Addressing your hospital’s behavioral health care workforce challenges may be a “daunting” duty for some. But a new guide, out today from the American Hospital Association, might help make the task a little less intimidating.

By 2030, if current trends continue, there will be just one geriatric psychiatrist for every 6,000 older Americans dealing with mental illness and addiction, according to the Institute of Medicine. Back in June, the AHA released a guide, “The State of the Behavioral Health Workforce: A Literature Review,” with tips for hospitals to respond to this shortfall, and Tuesday, coinciding with Mental Illness Awareness Week, the association followed up with a new report, with seven fleshed-out steps on how to get there. Included are key “implementation ideas” along each marker of the journey.

This will be a lengthy journey for most, so it’s wise to get the ball rolling soon.

Here is a quick look at the seven steps, along with some of the corresponding implementation ideas. You can find the full report here.
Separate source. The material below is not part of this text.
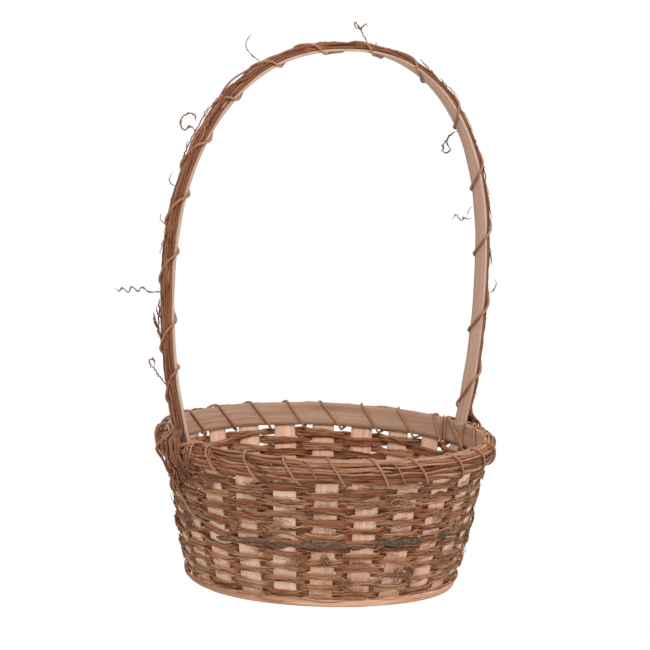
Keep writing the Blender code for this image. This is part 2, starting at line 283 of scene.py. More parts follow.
def linear(red, green, blue):
    """A colour given as it looks on screen, 0 to 255, as the linear light that shaders use."""
    return tuple(((c / 255 + 0.055) / 1.055) ** 2.4 for c in (red, green, blue)) + (1.0,)


class Nodes:
    """A short way to write a material's node tree."""

    def __init__(self, name):
        self.material = bpy.data.materials.new(name)
        self.material.use_nodes = True
        self.tree = self.material.node_tree
        self.shader = self.tree.nodes["Principled BSDF"]

    def add(self, kind, **settings):
        node = self.tree.nodes.new(kind)
        for key, value in settings.items():
            if key in node.inputs:
                node.inputs[key].default_value = value
            else:
                setattr(node, key, value)
        return node

    def link(self, source, target):
        self.tree.links.new(source, target)

    def stretched(self, scale_along, scale_across):
        """The grain UVs, scaled, so that a pattern is long in one direction."""
        mapping = self.add("ShaderNodeMapping")
        mapping.inputs["Scale"].default_value = (scale_along, scale_across, 1.0)
        self.link(self.add("ShaderNodeUVMap", uv_map="grain").outputs["UV"], mapping.inputs["Vector"])
        return mapping.outputs["Vector"]

    def noise(self, vector, scale, detail=4.0, roughness=0.6, w=None):
        node = self.add("ShaderNodeTexNoise", noise_dimensions="3D" if w is None else "4D")
        node.inputs["Scale"].default_value = scale
        node.inputs["Detail"].default_value = detail
        node.inputs["Roughness"].default_value = roughness
        self.link(vector, node.inputs["Vector"])
        if w is not None:
            self.link(w, node.inputs["W"])
        return node.outputs["Fac"]

    def ramp(self, value, *stops):
        node = self.add("ShaderNodeValToRGB")
        elements = node.color_ramp.elements
        while len(elements) < len(stops):
            elements.new(0.5)
        for element, (place, colour) in zip(elements, stops):
            element.position = place
            element.color = colour
        self.link(value, node.inputs["Fac"])
        return node.outputs["Color"]

    def math(self, operation, first, second=None, clamp=False):
        node = self.add("ShaderNodeMath", operation=operation, use_clamp=clamp)
        for socket, value in zip(node.inputs, (first, second)):
            if value is None:
                continue
            if isinstance(value, (int, float)):
                socket.default_value = value
            else:
                self.link(value, socket)
        return node.outputs["Value"]

    def mix(self, share, first, second, blend="MIX"):
        node = self.add("ShaderNodeMix", data_type="RGBA", blend_type=blend)
        sockets = [s for s in node.inputs if s.enabled]
        for socket, value in zip(sockets, (share, first, second)):
            if isinstance(value, (int, float, tuple)):
                socket.default_value = value
            else:
                self.link(value, socket)
        return [s for s in node.outputs if s.enabled][0]

    def attribute(self, name):
        return self.add("ShaderNodeAttribute", attribute_name=name).outputs["Fac"]

    def bump(self, height, distance, strength=1.0, normal=None):
        node = self.add("ShaderNodeBump", Distance=distance, Strength=strength)
        self.link(height, node.inputs["Height"])
        if normal is not None:
            self.link(normal, node.inputs["Normal"])
        return node.outputs["Normal"]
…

  1. Assess your current workforce’s knowledge and skills, as well as your patient population.
    1. Refer to the assessment tools developed by the AHA, including the “ACHI Community Health Assessment Toolkit” and “Developing an Effective Health Care Workforce Planning Model.”
    2. Choose organizations that are similar to yours in size and demographics.
    3. Draw from your existing data.
  2. Ensure that your workforce is knowledgeable about the socioeconomic determinants of health and the challenges your community faces.
    1. Assemble an interprofessional panel or advisory group.
    2. Include issues related to seniors as part of your discussion.
    3. Consider a community medicine rotation, through which, residents can learn about and experience the social-service resources available to them.
    4. Engage a patient advisory group from the community you serve.
  3. Educate your entire workforce to identify the signs and symptoms of behavioral health disorders and know where and how to refer patients for screening.
    1. Keep the training as generic as possible, with no patient data or sensitive info.
    2. Be sure to offer a platform where your workforce can ask questions.
    3. Consider using one of the array of assessments and screening tools, listed in the guide.
  4. Set up defined and connected procedures for assessment, treatment and referral so that behavioral health care is happening at the site of visit, when possible.
    1. Understand how behavioral health care is currently being delivered in your organization, and how care will be delivered in the community in the future.
    2. Carefully consider what will happen when the patient leaves your facility.
    3. Convene or participate in conferences that disseminate info on this method of care delivery.
  5. Use interprofessional education and training and team-based care for your current and future workforce to begin integrating primary and behavioral health care.
    1. Consider implementing TeamSTEPPS (Strategies and Tools to Enhance Performance and Patient Safety) or other training programs for interprofessional, team-based care across the organization.
    2. Based on your community health needs assessment and surveys of providers, benchmark how behavioral health care is being delivered.
    3. Strengthen the knowledge of local providers with evidence-based behavioral health practices.
  6. Contact higher education programs in your area to establish partnerships that address the needs of your service area, along with enhancing recruitment and retention of behavioral health professionals.
    1. Recognize that, for many millennials, a job with a “greater purpose” will lead them to health care.
    2. Take advantage of the knowledge university staffs have to offer, and learn from their past success with millennials.
    3. Examine your local higher education and training infrastructure.
    4. Increase recruitment of those with local backgrounds and community connections.
    5. Work with your HR department to enhance recruitment packages to appeal to younger professionals, or those who are pursuing behavioral health as a second career.
    6. Provide timely updates and training on new technology to foster a culture of innovation.
  7. Engage the broader community to strengthen care transitions and integration.
    1. Make your purpose clear and consider giving your outreach initiative a mission and name before the first contact.
    2. Don’t just abandon your meetings on collaborations. Make sure you come away with data you can use.